As my colleague Dave Gordon has pointed out to me several times that there are also additional methods that have been developed across all of these methods to make our use of data more effective. These include more powerful APIs, the aforementioned cognitive computing, and searching based on the anticipated questions of the user as is used by search engines.
Technology, however, is moving very rapidly and so the lines between BI, BA and KDD are becoming blurred. Fourth generation technology that leverages API libraries to be agnostic to underlying data, and flexible and adaptive UI technology can provide a comprehensive systemic solution to bring together the goals of these approaches to data. With the ability to leverage internal relational database tools and flat schemas for non-relational databases, the application layer, which is oftentimes a barrier to delivery of information, becomes open as well, putting the SME back in the driver’s seat. Being able to integrate data across domain silos provide insight into systems behavior and performance not previously available with “canned” applications written to handle and display data a particular way, opening up knowledge discovery in the data.

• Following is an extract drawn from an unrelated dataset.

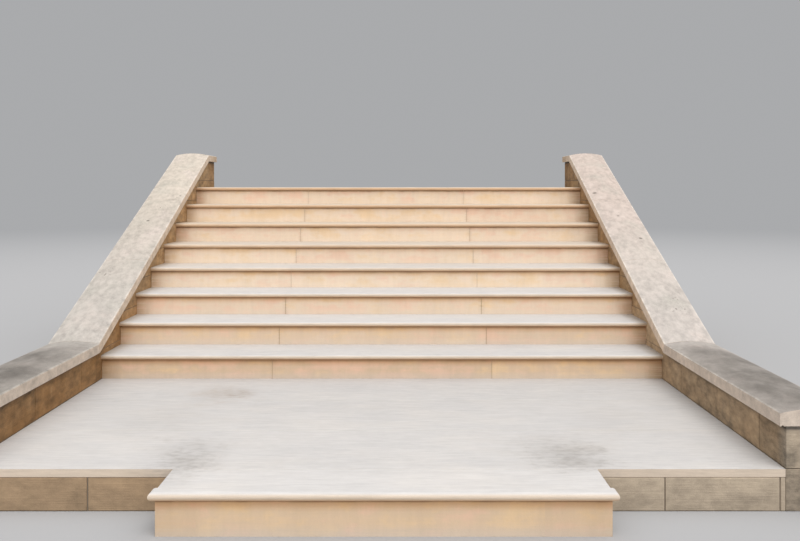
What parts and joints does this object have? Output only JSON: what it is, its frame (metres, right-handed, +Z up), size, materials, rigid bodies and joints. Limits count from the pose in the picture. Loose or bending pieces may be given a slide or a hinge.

What this means practically is that those organizations that are sensitive to these changes will understand the practical application of sunk cost when it comes to aging systems being provided by ponderous behemoths that lack agility in their ability to introduce more flexible, less costly, and lower overhead software technologies. It means that information management can be democratized within the organization among the essential consumers and decision makers.
Productivity and effectiveness are the goals.